Entries with parts and joints
** START **

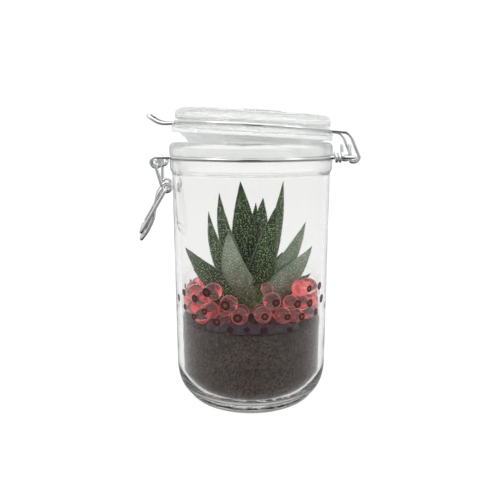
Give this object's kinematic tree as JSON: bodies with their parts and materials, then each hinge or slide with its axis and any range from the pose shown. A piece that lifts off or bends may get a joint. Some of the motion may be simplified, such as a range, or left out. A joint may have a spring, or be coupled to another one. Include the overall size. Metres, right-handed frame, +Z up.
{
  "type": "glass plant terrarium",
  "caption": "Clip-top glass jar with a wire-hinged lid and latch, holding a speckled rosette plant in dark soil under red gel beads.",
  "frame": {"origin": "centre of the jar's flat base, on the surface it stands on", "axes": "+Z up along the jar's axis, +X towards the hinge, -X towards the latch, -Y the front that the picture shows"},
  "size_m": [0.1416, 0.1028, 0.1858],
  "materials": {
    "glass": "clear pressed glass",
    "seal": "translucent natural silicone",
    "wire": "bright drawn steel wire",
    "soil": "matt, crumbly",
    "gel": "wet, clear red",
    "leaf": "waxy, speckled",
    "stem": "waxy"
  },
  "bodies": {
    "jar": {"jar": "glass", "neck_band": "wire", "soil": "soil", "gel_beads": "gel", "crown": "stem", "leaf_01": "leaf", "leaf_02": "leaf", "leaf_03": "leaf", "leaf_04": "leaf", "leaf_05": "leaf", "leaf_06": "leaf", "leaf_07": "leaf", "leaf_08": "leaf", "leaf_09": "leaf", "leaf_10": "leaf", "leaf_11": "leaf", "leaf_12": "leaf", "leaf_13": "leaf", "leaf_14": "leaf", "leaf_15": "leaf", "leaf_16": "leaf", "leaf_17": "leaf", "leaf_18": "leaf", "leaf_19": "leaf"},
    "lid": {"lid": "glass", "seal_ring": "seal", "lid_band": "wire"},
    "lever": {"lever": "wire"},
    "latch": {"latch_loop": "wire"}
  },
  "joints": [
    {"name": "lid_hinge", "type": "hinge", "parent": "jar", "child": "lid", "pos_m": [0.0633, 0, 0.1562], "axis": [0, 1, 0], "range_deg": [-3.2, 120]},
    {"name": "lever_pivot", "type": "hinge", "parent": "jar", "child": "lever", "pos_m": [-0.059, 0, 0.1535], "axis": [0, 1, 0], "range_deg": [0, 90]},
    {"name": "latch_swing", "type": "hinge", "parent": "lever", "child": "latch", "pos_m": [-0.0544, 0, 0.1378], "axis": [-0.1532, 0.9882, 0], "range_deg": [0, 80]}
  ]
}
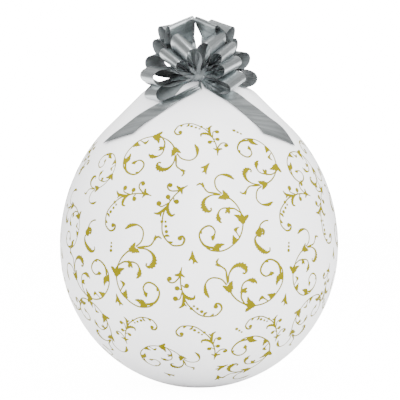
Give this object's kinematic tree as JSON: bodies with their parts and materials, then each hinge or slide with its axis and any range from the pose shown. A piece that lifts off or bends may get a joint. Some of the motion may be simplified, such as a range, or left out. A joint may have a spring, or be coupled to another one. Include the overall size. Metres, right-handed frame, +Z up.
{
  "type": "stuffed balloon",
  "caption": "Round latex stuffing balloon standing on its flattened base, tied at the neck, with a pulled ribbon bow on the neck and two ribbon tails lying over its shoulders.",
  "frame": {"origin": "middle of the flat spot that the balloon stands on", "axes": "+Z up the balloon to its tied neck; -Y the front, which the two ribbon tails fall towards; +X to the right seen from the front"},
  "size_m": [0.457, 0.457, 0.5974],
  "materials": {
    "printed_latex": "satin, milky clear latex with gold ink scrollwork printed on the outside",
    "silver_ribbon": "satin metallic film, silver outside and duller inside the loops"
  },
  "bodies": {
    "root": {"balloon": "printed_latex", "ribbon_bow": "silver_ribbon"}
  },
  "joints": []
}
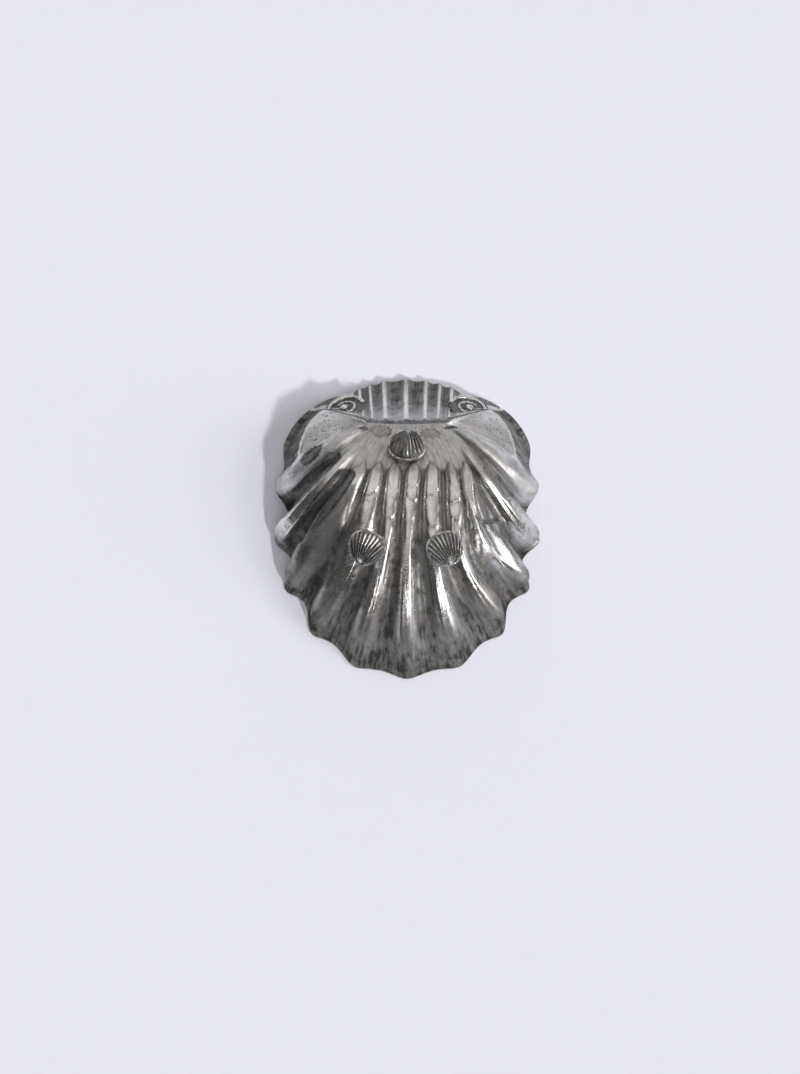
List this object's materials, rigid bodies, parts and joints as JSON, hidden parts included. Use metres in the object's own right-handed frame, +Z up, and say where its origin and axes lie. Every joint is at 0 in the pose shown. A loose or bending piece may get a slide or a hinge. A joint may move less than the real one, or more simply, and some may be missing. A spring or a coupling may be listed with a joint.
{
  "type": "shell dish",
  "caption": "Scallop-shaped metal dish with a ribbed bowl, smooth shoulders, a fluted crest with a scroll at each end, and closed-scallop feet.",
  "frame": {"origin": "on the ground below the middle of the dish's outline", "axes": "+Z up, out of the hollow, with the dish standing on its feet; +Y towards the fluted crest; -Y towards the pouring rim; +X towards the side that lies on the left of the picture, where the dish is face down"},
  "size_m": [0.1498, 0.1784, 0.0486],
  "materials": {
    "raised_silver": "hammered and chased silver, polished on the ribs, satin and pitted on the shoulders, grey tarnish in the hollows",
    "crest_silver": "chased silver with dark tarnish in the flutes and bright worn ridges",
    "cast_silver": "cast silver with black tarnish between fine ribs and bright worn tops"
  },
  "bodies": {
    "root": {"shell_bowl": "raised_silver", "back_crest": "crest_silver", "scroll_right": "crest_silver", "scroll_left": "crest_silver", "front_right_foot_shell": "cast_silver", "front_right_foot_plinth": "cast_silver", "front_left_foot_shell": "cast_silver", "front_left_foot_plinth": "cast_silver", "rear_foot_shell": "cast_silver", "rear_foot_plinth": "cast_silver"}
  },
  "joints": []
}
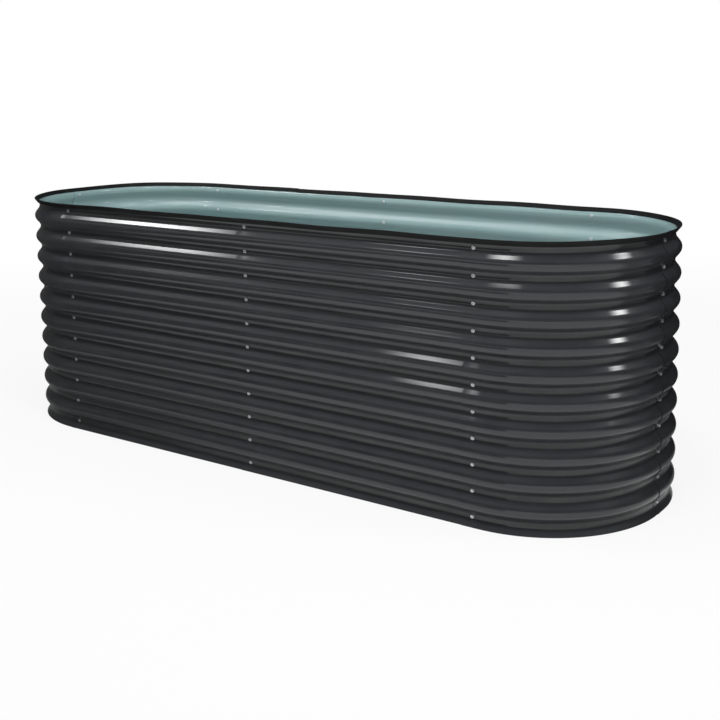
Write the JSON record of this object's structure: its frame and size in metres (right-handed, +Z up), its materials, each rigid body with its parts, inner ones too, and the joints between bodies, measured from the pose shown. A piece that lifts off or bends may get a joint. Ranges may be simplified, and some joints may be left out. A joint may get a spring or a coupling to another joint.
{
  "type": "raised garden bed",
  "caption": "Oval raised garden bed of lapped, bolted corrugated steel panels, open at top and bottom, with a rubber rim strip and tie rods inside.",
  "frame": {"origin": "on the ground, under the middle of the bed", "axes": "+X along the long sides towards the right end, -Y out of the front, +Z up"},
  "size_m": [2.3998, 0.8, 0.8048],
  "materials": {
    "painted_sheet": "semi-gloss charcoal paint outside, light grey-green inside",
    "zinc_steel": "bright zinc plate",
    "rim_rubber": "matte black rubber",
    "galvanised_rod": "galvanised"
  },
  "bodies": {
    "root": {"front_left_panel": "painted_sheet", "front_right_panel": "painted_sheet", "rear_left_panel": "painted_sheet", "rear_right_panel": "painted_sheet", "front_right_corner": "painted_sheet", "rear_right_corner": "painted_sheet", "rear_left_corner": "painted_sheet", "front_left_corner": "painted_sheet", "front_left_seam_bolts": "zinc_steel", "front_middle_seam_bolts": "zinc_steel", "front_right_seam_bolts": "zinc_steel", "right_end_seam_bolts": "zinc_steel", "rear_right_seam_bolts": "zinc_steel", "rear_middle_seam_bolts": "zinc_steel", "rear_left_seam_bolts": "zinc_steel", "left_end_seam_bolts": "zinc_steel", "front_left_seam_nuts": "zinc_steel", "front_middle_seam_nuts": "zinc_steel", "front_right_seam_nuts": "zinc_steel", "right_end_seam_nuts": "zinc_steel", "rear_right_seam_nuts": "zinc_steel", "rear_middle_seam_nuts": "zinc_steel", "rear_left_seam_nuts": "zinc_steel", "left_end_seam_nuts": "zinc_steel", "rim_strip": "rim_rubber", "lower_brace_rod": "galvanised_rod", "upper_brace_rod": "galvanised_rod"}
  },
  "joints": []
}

** END **

Copy all the lines, exactly.

Answer to this exercise:
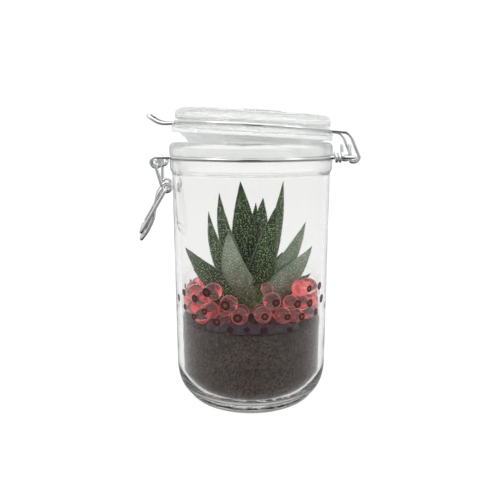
Give this object's kinematic tree as JSON: bodies with their parts and materials, then each hinge or slide with its axis and any range from the pose shown. A piece that lifts off or bends may get a joint. Some of the motion may be simplified, such as a range, or left out. A joint may have a spring, or be coupled to another one. Include the overall size. Metres, right-handed frame, +Z up.
{
  "type": "glass plant terrarium",
  "caption": "Clip-top glass jar with a wire-hinged lid and latch, holding a speckled rosette plant in dark soil under red gel beads.",
  "frame": {"origin": "centre of the jar's flat base, on the surface it stands on", "axes": "+Z up along the jar's axis, +X towards the hinge, -X towards the latch, -Y the front that the picture shows"},
  "size_m": [0.1416, 0.1028, 0.1858],
  "materials": {
    "glass": "clear pressed glass",
    "seal": "translucent natural silicone",
    "wire": "bright drawn steel wire",
    "soil": "matt, crumbly",
    "gel": "wet, clear red",
    "leaf": "waxy, speckled",
    "stem": "waxy"
  },
  "bodies": {
    "jar": {"jar": "glass", "neck_band": "wire", "soil": "soil", "gel_beads": "gel", "crown": "stem", "leaf_01": "leaf", "leaf_02": "leaf", "leaf_03": "leaf", "leaf_04": "leaf", "leaf_05": "leaf", "leaf_06": "leaf", "leaf_07": "leaf", "leaf_08": "leaf", "leaf_09": "leaf", "leaf_10": "leaf", "leaf_11": "leaf", "leaf_12": "leaf", "leaf_13": "leaf", "leaf_14": "leaf", "leaf_15": "leaf", "leaf_16": "leaf", "leaf_17": "leaf", "leaf_18": "leaf", "leaf_19": "leaf"},
    "lid": {"lid": "glass", "seal_ring": "seal", "lid_band": "wire"},
    "lever": {"lever": "wire"},
    "latch": {"latch_loop": "wire"}
  },
  "joints": [
    {"name": "lid_hinge", "type": "hinge", "parent": "jar", "child": "lid", "pos_m": [0.0633, 0, 0.1562], "axis": [0, 1, 0], "range_deg": [-3.2, 120]},
    {"name": "lever_pivot", "type": "hinge", "parent": "jar", "child": "lever", "pos_m": [-0.059, 0, 0.1535], "axis": [0, 1, 0], "range_deg": [0, 90]},
    {"name": "latch_swing", "type": "hinge", "parent": "lever", "child": "latch", "pos_m": [-0.0544, 0, 0.1378], "axis": [-0.1532, 0.9882, 0], "range_deg": [0, 80]}
  ]
}
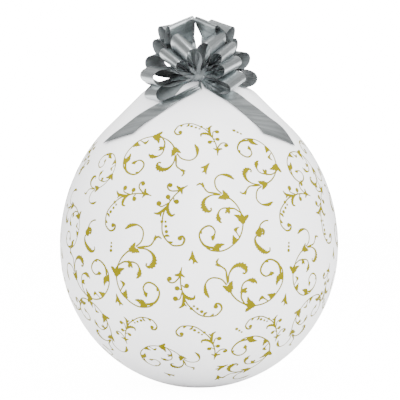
Give this object's kinematic tree as JSON: bodies with their parts and materials, then each hinge or slide with its axis and any range from the pose shown. A piece that lifts off or bends may get a joint. Some of the motion may be simplified, such as a range, or left out. A joint may have a spring, or be coupled to another one. Include the overall size. Metres, right-handed frame, +Z up.
{
  "type": "stuffed balloon",
  "caption": "Round latex stuffing balloon standing on its flattened base, tied at the neck, with a pulled ribbon bow on the neck and two ribbon tails lying over its shoulders.",
  "frame": {"origin": "middle of the flat spot that the balloon stands on", "axes": "+Z up the balloon to its tied neck; -Y the front, which the two ribbon tails fall towards; +X to the right seen from the front"},
  "size_m": [0.457, 0.457, 0.5974],
  "materials": {
    "printed_latex": "satin, milky clear latex with gold ink scrollwork printed on the outside",
    "silver_ribbon": "satin metallic film, silver outside and duller inside the loops"
  },
  "bodies": {
    "root": {"balloon": "printed_latex", "ribbon_bow": "silver_ribbon"}
  },
  "joints": []
}
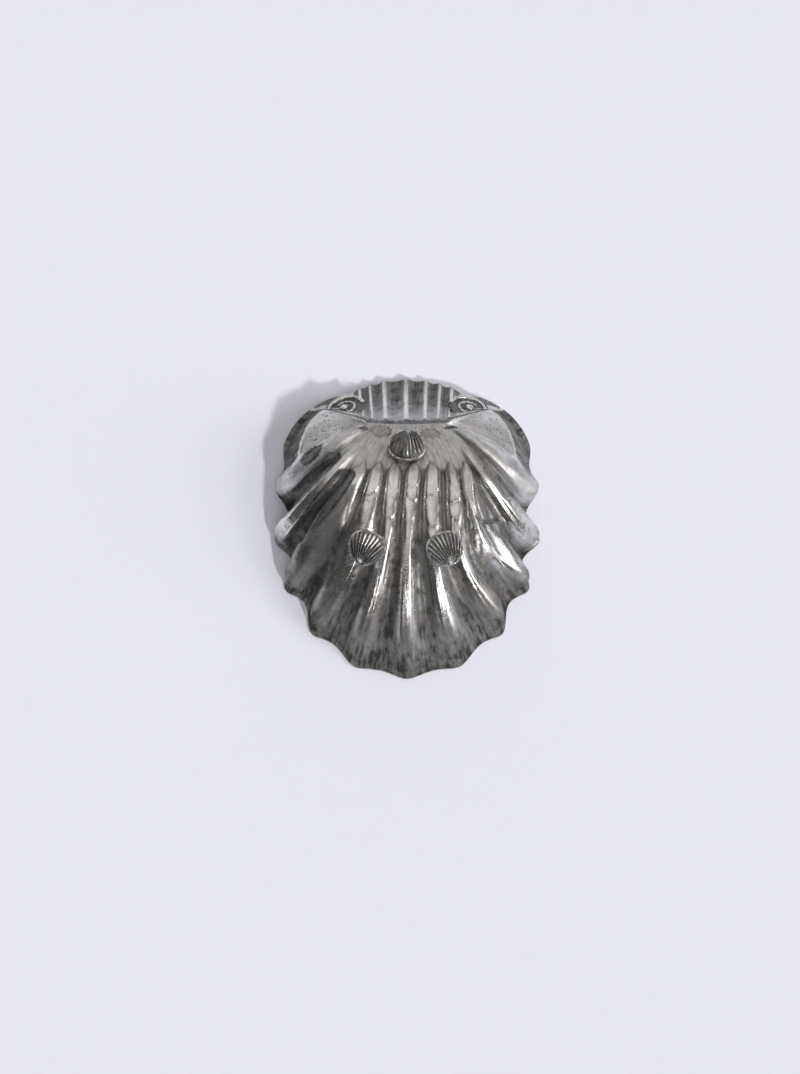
List this object's materials, rigid bodies, parts and joints as JSON, hidden parts included. Use metres in the object's own right-handed frame, +Z up, and say where its origin and axes lie. Every joint is at 0 in the pose shown. A loose or bending piece may get a slide or a hinge. A joint may move less than the real one, or more simply, and some may be missing. A spring or a coupling may be listed with a joint.
{
  "type": "shell dish",
  "caption": "Scallop-shaped metal dish with a ribbed bowl, smooth shoulders, a fluted crest with a scroll at each end, and closed-scallop feet.",
  "frame": {"origin": "on the ground below the middle of the dish's outline", "axes": "+Z up, out of the hollow, with the dish standing on its feet; +Y towards the fluted crest; -Y towards the pouring rim; +X towards the side that lies on the left of the picture, where the dish is face down"},
  "size_m": [0.1498, 0.1784, 0.0486],
  "materials": {
    "raised_silver": "hammered and chased silver, polished on the ribs, satin and pitted on the shoulders, grey tarnish in the hollows",
    "crest_silver": "chased silver with dark tarnish in the flutes and bright worn ridges",
    "cast_silver": "cast silver with black tarnish between fine ribs and bright worn tops"
  },
  "bodies": {
    "root": {"shell_bowl": "raised_silver", "back_crest": "crest_silver", "scroll_right": "crest_silver", "scroll_left": "crest_silver", "front_right_foot_shell": "cast_silver", "front_right_foot_plinth": "cast_silver", "front_left_foot_shell": "cast_silver", "front_left_foot_plinth": "cast_silver", "rear_foot_shell": "cast_silver", "rear_foot_plinth": "cast_silver"}
  },
  "joints": []
}
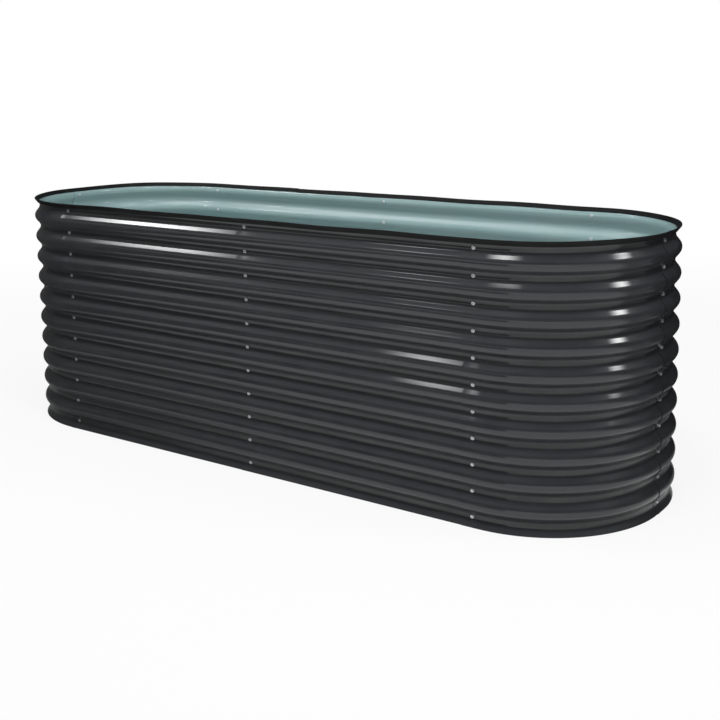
Write the JSON record of this object's structure: its frame and size in metres (right-handed, +Z up), its materials, each rigid body with its parts, inner ones too, and the joints between bodies, measured from the pose shown. A piece that lifts off or bends may get a joint. Ranges may be simplified, and some joints may be left out. A joint may get a spring or a coupling to another joint.
{
  "type": "raised garden bed",
  "caption": "Oval raised garden bed of lapped, bolted corrugated steel panels, open at top and bottom, with a rubber rim strip and tie rods inside.",
  "frame": {"origin": "on the ground, under the middle of the bed", "axes": "+X along the long sides towards the right end, -Y out of the front, +Z up"},
  "size_m": [2.3998, 0.8, 0.8048],
  "materials": {
    "painted_sheet": "semi-gloss charcoal paint outside, light grey-green inside",
    "zinc_steel": "bright zinc plate",
    "rim_rubber": "matte black rubber",
    "galvanised_rod": "galvanised"
  },
  "bodies": {
    "root": {"front_left_panel": "painted_sheet", "front_right_panel": "painted_sheet", "rear_left_panel": "painted_sheet", "rear_right_panel": "painted_sheet", "front_right_corner": "painted_sheet", "rear_right_corner": "painted_sheet", "rear_left_corner": "painted_sheet", "front_left_corner": "painted_sheet", "front_left_seam_bolts": "zinc_steel", "front_middle_seam_bolts": "zinc_steel", "front_right_seam_bolts": "zinc_steel", "right_end_seam_bolts": "zinc_steel", "rear_right_seam_bolts": "zinc_steel", "rear_middle_seam_bolts": "zinc_steel", "rear_left_seam_bolts": "zinc_steel", "left_end_seam_bolts": "zinc_steel", "front_left_seam_nuts": "zinc_steel", "front_middle_seam_nuts": "zinc_steel", "front_right_seam_nuts": "zinc_steel", "right_end_seam_nuts": "zinc_steel", "rear_right_seam_nuts": "zinc_steel", "rear_middle_seam_nuts": "zinc_steel", "rear_left_seam_nuts": "zinc_steel", "left_end_seam_nuts": "zinc_steel", "rim_strip": "rim_rubber", "lower_brace_rod": "galvanised_rod", "upper_brace_rod": "galvanised_rod"}
  },
  "joints": []
}